**STATED EXERCISE:**
Report how many lines below contain the word "parts", and give only that number.

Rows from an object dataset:
======
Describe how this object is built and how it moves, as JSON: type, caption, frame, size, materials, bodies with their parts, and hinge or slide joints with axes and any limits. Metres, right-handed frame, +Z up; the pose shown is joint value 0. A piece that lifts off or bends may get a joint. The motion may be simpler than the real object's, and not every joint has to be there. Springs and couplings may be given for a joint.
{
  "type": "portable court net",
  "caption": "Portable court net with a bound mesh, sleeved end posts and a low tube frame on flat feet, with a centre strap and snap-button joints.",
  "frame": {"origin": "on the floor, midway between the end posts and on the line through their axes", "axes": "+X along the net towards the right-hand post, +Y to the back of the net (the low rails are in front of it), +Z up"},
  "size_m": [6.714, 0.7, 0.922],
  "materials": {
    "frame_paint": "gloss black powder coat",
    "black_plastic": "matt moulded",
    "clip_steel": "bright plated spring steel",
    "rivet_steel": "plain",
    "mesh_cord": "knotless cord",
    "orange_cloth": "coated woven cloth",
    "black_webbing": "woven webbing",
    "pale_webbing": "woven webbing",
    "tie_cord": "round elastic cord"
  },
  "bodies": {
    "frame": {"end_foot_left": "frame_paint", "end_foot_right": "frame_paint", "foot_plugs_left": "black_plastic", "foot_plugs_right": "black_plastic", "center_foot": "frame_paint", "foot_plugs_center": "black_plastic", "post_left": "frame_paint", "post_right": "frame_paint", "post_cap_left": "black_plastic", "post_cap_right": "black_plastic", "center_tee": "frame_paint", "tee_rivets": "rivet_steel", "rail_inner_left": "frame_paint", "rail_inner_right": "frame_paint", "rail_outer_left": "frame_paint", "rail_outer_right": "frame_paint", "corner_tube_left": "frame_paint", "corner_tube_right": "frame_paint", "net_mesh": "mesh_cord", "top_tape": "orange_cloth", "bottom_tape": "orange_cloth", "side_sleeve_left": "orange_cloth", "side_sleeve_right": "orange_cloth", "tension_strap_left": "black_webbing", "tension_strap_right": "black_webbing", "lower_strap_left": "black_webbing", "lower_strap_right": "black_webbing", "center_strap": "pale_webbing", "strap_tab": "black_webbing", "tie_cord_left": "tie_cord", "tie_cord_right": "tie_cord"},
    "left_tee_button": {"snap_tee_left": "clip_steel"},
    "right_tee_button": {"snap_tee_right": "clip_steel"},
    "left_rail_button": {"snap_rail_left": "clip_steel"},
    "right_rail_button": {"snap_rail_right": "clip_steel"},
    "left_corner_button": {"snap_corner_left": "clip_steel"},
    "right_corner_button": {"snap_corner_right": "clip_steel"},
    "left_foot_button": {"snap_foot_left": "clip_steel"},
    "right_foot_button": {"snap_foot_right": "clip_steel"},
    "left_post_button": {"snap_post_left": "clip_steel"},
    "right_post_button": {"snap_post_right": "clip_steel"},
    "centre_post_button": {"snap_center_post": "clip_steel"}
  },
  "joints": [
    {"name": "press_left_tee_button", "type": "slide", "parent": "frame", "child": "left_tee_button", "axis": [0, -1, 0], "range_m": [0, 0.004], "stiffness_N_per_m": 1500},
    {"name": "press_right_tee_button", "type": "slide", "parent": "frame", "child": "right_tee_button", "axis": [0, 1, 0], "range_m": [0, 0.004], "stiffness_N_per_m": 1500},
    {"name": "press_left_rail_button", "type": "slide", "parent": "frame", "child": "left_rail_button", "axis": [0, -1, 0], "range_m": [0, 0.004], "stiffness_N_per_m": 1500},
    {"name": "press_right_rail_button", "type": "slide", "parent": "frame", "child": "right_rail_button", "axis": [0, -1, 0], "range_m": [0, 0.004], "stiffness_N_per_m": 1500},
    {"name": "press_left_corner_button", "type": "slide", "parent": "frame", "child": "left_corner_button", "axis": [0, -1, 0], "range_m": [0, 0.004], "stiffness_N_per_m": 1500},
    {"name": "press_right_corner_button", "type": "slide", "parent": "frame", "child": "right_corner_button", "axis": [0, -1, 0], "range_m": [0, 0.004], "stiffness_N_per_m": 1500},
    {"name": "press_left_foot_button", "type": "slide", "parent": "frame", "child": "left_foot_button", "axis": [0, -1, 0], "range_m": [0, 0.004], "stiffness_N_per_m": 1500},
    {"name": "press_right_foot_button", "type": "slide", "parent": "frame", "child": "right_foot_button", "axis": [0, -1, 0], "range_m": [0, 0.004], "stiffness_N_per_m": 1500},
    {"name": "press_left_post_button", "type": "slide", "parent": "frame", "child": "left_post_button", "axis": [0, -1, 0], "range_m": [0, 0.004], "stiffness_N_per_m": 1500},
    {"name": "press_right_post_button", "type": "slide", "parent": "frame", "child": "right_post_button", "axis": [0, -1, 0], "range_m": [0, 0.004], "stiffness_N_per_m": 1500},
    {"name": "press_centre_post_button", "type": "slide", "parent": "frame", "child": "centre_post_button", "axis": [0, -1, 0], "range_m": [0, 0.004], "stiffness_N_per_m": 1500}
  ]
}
======
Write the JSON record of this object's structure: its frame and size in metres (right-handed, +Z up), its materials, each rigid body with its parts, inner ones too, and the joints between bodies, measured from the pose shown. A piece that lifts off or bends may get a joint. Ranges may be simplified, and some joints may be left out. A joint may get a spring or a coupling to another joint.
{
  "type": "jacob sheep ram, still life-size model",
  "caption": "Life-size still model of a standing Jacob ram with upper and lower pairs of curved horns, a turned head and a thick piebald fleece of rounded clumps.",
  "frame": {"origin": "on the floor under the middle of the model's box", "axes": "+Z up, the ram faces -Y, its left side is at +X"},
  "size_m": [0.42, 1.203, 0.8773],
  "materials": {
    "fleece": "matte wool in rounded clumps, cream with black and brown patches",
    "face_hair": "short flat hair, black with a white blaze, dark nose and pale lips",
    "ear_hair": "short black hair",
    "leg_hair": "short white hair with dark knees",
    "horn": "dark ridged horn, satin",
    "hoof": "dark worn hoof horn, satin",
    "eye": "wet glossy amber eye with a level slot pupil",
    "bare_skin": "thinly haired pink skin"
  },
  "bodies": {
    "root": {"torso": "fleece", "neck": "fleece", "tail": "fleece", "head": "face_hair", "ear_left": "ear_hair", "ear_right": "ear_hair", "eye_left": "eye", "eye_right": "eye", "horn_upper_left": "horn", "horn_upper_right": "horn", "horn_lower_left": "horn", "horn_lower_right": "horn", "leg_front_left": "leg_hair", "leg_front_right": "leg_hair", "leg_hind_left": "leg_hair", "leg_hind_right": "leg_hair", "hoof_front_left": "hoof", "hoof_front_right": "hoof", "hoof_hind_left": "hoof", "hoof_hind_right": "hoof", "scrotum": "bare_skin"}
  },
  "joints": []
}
======
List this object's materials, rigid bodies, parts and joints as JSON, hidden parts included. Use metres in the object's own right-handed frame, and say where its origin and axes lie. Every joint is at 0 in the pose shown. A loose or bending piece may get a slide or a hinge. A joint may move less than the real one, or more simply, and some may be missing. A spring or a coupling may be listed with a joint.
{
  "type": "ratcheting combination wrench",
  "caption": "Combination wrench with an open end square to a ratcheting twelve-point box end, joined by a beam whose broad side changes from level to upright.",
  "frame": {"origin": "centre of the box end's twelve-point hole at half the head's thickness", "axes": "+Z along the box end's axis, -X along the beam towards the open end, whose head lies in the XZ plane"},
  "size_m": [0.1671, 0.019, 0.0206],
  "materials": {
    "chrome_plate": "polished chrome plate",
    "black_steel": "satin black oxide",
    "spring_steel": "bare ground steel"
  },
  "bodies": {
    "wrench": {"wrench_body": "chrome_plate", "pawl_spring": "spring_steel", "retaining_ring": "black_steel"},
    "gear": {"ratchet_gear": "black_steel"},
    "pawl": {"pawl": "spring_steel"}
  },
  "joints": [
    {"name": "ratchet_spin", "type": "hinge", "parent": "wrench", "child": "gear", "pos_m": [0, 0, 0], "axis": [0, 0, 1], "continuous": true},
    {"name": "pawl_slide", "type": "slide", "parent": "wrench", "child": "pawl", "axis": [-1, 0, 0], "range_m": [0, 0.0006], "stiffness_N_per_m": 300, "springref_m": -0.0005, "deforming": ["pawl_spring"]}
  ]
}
======
**ANSWER BELOW:**
3